Balto. Co.'s funding for special education makes...


April 23, 2001

Balto. Co.'s funding for special education makes activists proud

The Sun reported that parents are "relieved" at Baltimore County Executive C.A. Dutch Ruppersberger's announcement of a proposed $5 million increase in special education funding ("Special education teachers funded," April 12). We are not "relieved"; we are ecstatic.

All children in the Baltimore County Public Schools benefit when the schools have the resources they need to support kids with disabilities.

And in the face of a decade of stagnant state level funding for special education, and federal funding that has failed to keep pace with increasing student needs, Mr. Ruppersberger has once again stepped to the plate to support our kids.

But the story The Sun failed to report is about the remarkable, rigorous and participatory public process thorough which this proposed funding increase was developed.

A coalition of parents who are committed to public education advocated and educated school and government officials about the needs of kids with disabilities.

Superintendent Joe A. Hairston and his staff met repeatedly with parents and prepared a visionary budget that linked dollars requested to specific goals.

The county executive and his staff met repeatedly with parents, scrutinized that budget and made the schools justify every nickel they sought.

This is textbook good government. We were proud to be a part of it.

Teresa K. LaMaster


The writer chairs the Citizens Advisory Committee for Special Education.

Schools that hand-pick kids shouldn't receive public funds

I, too, was amused by the letters from private school parents who resent the implication they are shielding their children from "undesirables" in public schools ("Some parents seek to avoid the poor and disadvantaged," letters, April 11). Who are they kidding?

As a former public school teacher, I recall many new students trickling into my classroom throughout the year, following their removal from nearby private schools.

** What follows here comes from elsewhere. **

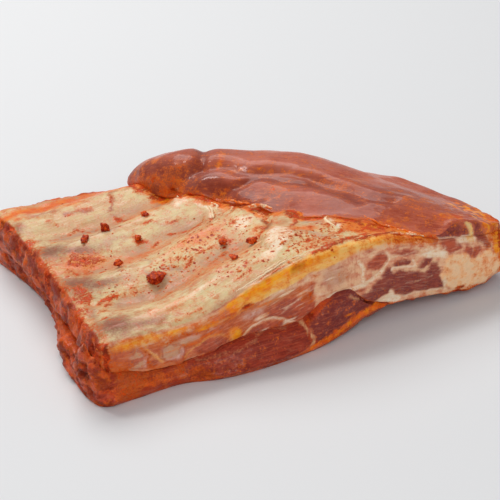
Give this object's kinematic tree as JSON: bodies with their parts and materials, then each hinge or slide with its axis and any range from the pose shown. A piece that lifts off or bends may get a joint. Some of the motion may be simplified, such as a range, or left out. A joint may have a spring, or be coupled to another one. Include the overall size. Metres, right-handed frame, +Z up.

It was my job to address the problems which had rendered them undesirable and bring them up to speed in my subject area at mid-year -- without neglecting their 35 heterogeneous classmates.

These "undesirables" frequently require substantial resources. But public schools by law must educate all children, including those private schools reject.

I oppose the use of my tax dollars by schools allowed to hand-pick students based on selective criteria.

When private schools begin accepting the same challenges confronting public schools and open their doors to all, I will support their use of my dollars as well.

Sharon Crain


Vouchers enable parents to sustain their values

In response to a letter titled "Reimer was right about the priority of public schools" (April 11), I'd note that I am deeply offended that my tax money will go, in most instances, toward liberal, secular indoctrination that differs from my Christian, conservative beliefs.

I call it unfair when my tax money is used to promote socialism, premarital sex, oral sex, mediocrity, divisive multiculturalism, the new world order, complacency and equality of output.

So neither the letter writer nor I am further offended, how about a 100 percent school voucher program so all parents can have their children educated in an environment they don't consider offensive?

Dick Tatlow


Coverage of videotape issue shows respect and sensitivity

A newspaper always has its share of critics, and The Sun is no exception. But The Sun's coverage of the recent challenges facing St. Paul's School has sensitively and accurately handled the difficult issues facing students who made a mistake.

It was a mistake with moral dimensions, and the reporting of the situation has been balanced, thoughtful and respectful of the privacy issues involved.

Tim Baker's column "St. Paul's School sets good example as a moral leader" (Opinion

Commentary, April 11) captured the way an institution, particularly one that teaches young people, should conduct itself in a difficult situation.

And columnists Dan Rodricks and Gregory Kane were at their very best.

As a former president of the St. Paul's School board of trustees and a parent of two sons who graduated from the school, I am proud of both the school and The Sun.

George S. Wills


Legislature did act to protect animals from terrible cruelty

I was very surprised that the legislative scorecard printed in The Sun stated that most animal-related bills died in this year's legislative session, with the bill to name the calico cat the state cat referred to as the lone survivor ("Death penalty bill fails in last hours of session," April 10).

In fact, an extremely important bill, which makes egregious cruelty to animals (such as torture, wounding a police animal in the line of duty, or dogfighting) a felony, passed the legislature with no dissenting votes on April 6.